Disk read-write optimizations and data integrity in transaction systems using write-ahead logging

We discuss several disk read-write optimizations that are implemented in different transaction systems and disk hardware to improve performance. These include: (1) when multiple sectors are written to disk, the sectors may be written out of sequence (SCSI disk interfaces do this). (2) Avoiding initializing pages on disk when a file is extended. (3) Not accessing individual pages during a mass delete operation (e.g., dropping an index from a file which contains multiple indexes). (4) Permitting a previously deallocated page to be reallocated without the need to read the deallocated version of the page from disk during its reallocation. (5) Purging of file pages from the buffer pool during a file erase operation (e.g., a table drop). (6) Avoiding logging for bulk operations like index create. We consider a system which implements the above optimizations and in which a page consists of multiple disk sectors and recovery is based on write-ahead logging using a log sequence number on every page.
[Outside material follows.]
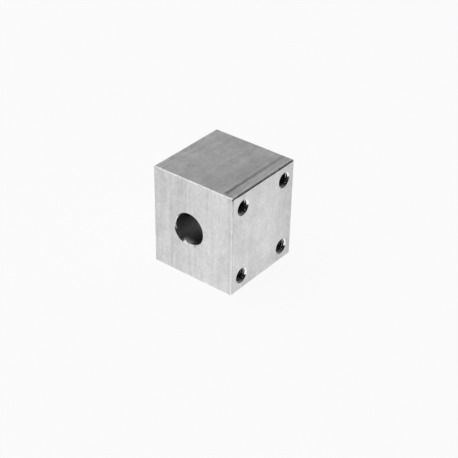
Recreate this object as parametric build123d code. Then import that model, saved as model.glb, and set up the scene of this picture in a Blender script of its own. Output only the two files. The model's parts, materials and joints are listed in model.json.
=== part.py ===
from build123d import *

import math
import os

# Lead screw nut housing: one block of aluminium bar, squared up, bored and tapped.
# Millimetres, +Z up. The origin is on the bore's axis, halfway along it. +X points out of
# the face that is screwed to the machine, -Y out of the face where the screw leaves, and
# +Y out of the face that the nut's flange sits on.

# Block
block_width = 30.0          # X, from the plain side to the mounting face
block_length = 30.0         # Y, along the bore
block_height = 34.0         # Z
edge_break = 0.4            # flat left on every outer edge by the deburring

# Bore for the nut's body
bore_diameter = 10.5
bore_to_mounting_face = 16.2
bore_mouth_break = 0.35

# Relief groove along the bore's wall, between two angles seen from the -Y face, with a
# bevel over its upper side at the front mouth
groove_depth = 0.7
groove_start_angle = 199.0
groove_end_angle = 239.0
lead_in_height = 1.0
lead_in_depth = 0.5

# Four M5 holes in the mounting face
mounting_spacing_y = 20.0
mounting_spacing_z = 24.0
mounting_tap_drill = 4.2
mounting_mouth = 5.2
mounting_drill_depth = 15.0

# Four M3 holes round the bore, for the screws of the nut's flange
flange_circle = 16.0
flange_screw_count = 4
flange_tap_drill = 2.5
flange_mouth = 3.4
flange_drill_depth = 10.0

# Tools that cut the holes
drill_point_angle = 118.0
countersink_angle = 90.0
cutter_overrun = 1.0        # how far each cutter starts outside the face it enters

bore_radius = bore_diameter / 2
front_face_y = -block_length / 2
flange_face_y = block_length / 2


def sawn_block():
    """The squared bar with its edges broken, set off centre from the bore's axis."""
    center_x = bore_to_mounting_face - block_width / 2
    block = Pos(center_x, 0, 0) * Box(block_width, block_length, block_height)
    return chamfer(block.edges(), edge_break)


def bore_cutter():
    """The through bore: half its section, with both mouths flared, turned about Y."""
    half = block_length / 2
    flare = bore_radius + bore_mouth_break
    section = Polyline(
        (0, -half - cutter_overrun),
        (flare + cutter_overrun, -half - cutter_overrun),
        (bore_radius, -half + bore_mouth_break),
        (bore_radius, half - bore_mouth_break),
        (flare + cutter_overrun, half + cutter_overrun),
        (0, half + cutter_overrun),
        close=True,
    )
    return revolve(make_face(section), Axis.Y)


def groove_cutter():
    """The relief groove: a sector that reaches past the bore's wall, from face to face."""
    outer = bore_radius + groove_depth
    inner = bore_radius / 2
    sweep_angle = groove_end_angle - groove_start_angle
    floor = CenterArc((0, 0), outer, groove_start_angle, sweep_angle)
    inside = CenterArc((0, 0), inner, groove_start_angle, sweep_angle)
    sides = [Line(inside @ 0, floor @ 0), Line(inside @ 1, floor @ 1)]
    sector = Plane.XZ * make_face([floor, inside] + sides)
    return extrude(sector, amount=block_length / 2 + cutter_overrun, both=True)


def lead_in_cutter():
    """The groove's bevel: a wedge under a plane that falls from the face to its corner."""
    start = math.radians(groove_start_angle)
    corner_x = (bore_radius + groove_depth) * math.cos(start)
    corner_z = (bore_radius + groove_depth) * math.sin(start)
    slope = lead_in_height / lead_in_depth
    section = Polyline(
        (front_face_y + lead_in_depth, corner_z),
        (front_face_y - cutter_overrun, corner_z),
        (front_face_y - cutter_overrun, corner_z + lead_in_height + cutter_overrun * slope),
        close=True,
    )
    return extrude(Plane.YZ.offset(corner_x) * make_face(section), amount=-corner_x / 2)


def tapped_hole(tap_drill, mouth, depth):
    """A blind hole down -Z from the origin: countersink, straight wall and drill point."""
    radius = tap_drill / 2
    sink_slope = math.tan(math.radians(countersink_angle / 2))
    sink_depth = (mouth / 2 - radius) / sink_slope
    point_depth = radius / math.tan(math.radians(drill_point_angle / 2))
    section = Polyline(
        (0, cutter_overrun),
        (mouth / 2 + cutter_overrun * sink_slope, cutter_overrun),
        (radius, -sink_depth),
        (radius, -depth),
        (0, -depth - point_depth),
        close=True,
    )
    return revolve(make_face(Plane.XZ * section), Axis.Z)


def mounting_holes():
    """The four M5 holes, two across and two up, centred on the bore's axis."""
    face = Plane(origin=(bore_to_mounting_face, 0, 0), x_dir=(0, 1, 0), z_dir=(1, 0, 0))
    hole = tapped_hole(mounting_tap_drill, mounting_mouth, mounting_drill_depth)
    places = GridLocations(mounting_spacing_y, mounting_spacing_z, 2, 2)
    return [face * place * hole for place in places]


def flange_holes():
    """The four M3 holes evenly spaced round the bore in the face that takes the flange."""
    face = Plane(origin=(0, flange_face_y, 0), x_dir=(-1, 0, 0), z_dir=(0, 1, 0))
    hole = tapped_hole(flange_tap_drill, flange_mouth, flange_drill_depth)
    places = PolarLocations(flange_circle / 2, flange_screw_count)
    return [face * place * hole for place in places]


def nut_housing():
    """The finished housing: the block less its bore, groove and tapped holes."""
    housing = sawn_block() - bore_cutter() - groove_cutter() - lead_in_cutter()
    for hole in mounting_holes() + flange_holes():
        housing = housing - hole
    return housing


os.makedirs("parts", exist_ok=True)
export_step(nut_housing(), "parts/nut_housing.step")
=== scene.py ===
import json
import math

import bmesh
import bpy
import numpy as np
from mathutils import Matrix, Vector
from mathutils.geometry import delaunay_2d_cdt


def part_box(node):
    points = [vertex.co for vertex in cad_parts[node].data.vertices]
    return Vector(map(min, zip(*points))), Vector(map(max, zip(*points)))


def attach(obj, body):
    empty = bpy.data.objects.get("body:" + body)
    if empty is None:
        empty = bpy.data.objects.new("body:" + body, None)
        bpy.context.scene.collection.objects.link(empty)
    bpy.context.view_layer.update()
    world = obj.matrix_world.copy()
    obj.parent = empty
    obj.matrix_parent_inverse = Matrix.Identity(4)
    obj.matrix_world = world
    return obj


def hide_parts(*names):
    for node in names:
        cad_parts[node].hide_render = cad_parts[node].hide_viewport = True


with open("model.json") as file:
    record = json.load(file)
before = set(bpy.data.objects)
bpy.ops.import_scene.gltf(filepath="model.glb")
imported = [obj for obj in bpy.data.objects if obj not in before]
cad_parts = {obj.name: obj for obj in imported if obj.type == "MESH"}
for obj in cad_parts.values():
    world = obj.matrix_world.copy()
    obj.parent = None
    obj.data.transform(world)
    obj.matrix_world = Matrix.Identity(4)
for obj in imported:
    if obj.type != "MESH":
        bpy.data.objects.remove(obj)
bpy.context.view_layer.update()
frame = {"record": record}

mm = 0.001
mounts = {mount["name"]: mount for mount in frame["record"]["mounts"]}
low, high = (np.array(corner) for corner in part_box("nut_housing"))
print("frame loaded")


# surfaces as grids

def gridFaces(rows, columns):
    # quads of a grid of points, row by row
    first = (np.arange(rows - 1)[:, None] * columns + np.arange(columns - 1)[None, :]).ravel()
    return np.stack([first, first + 1, first + columns + 1, first + columns], axis=1)


def gridPart(points, finish):
    rows, columns = points.shape[:2]
    return {"points": points.reshape(-1, 3), "faces": gridFaces(rows, columns), "finish": finish}


def insideLoop(points, loop):
    # even-odd rule: a point is inside where a ray to the right crosses the loop an odd number of times
    startU, startV = loop[:, 0], loop[:, 1]
    endU, endV = np.roll(startU, -1), np.roll(startV, -1)
    u, v = points[:, 0:1], points[:, 1:2]
    spans = (startV > v) != (endV > v)
    rise = np.where(endV == startV, 1.0, endV - startV)
    crossings = spans & (u < startU + (v - startV) * (endU - startU) / rise)
    return crossings.sum(axis=1) % 2 == 1


def holedFace(border, holes, axis, height, finish):
    # a flat face: its border loop and the mouths of its holes, joined by a constrained triangulation
    loops = [border] + holes
    flat = np.concatenate(loops)
    edges = []
    for loop in loops:
        start = len(edges)
        edges += [(start + i, start + (i + 1) % len(loop)) for i in range(len(loop))]
    made = delaunay_2d_cdt([Vector(point) for point in flat], edges, [], 0, 1e-9)
    triangles = np.array(made[2])
    middles = flat[triangles].mean(axis=1)
    kept = insideLoop(middles, border)
    for hole in holes:
        kept &= ~insideLoop(middles, hole)
    u, v = [k for k in range(3) if k != axis]
    points = np.empty((len(flat), 3))
    points[:, axis] = height
    points[:, u] = flat[:, 0]
    points[:, v] = flat[:, 1]
    return {"points": points, "faces": triangles[kept], "finish": finish}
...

For such a system, we present a simple method for guaranteeing the detection of the partial disk write of a page. Detecting partial writes is very important not only to ensure data integrity from the users' viewpoint but also to make the transaction system software work correctly. Once a partial write is detected, it is easy to recover such a page using media recovery techniques. Our method imposes minimal CPU and space overheads. It has been implemented in DB2/6000 and ADSM.<<ETX>>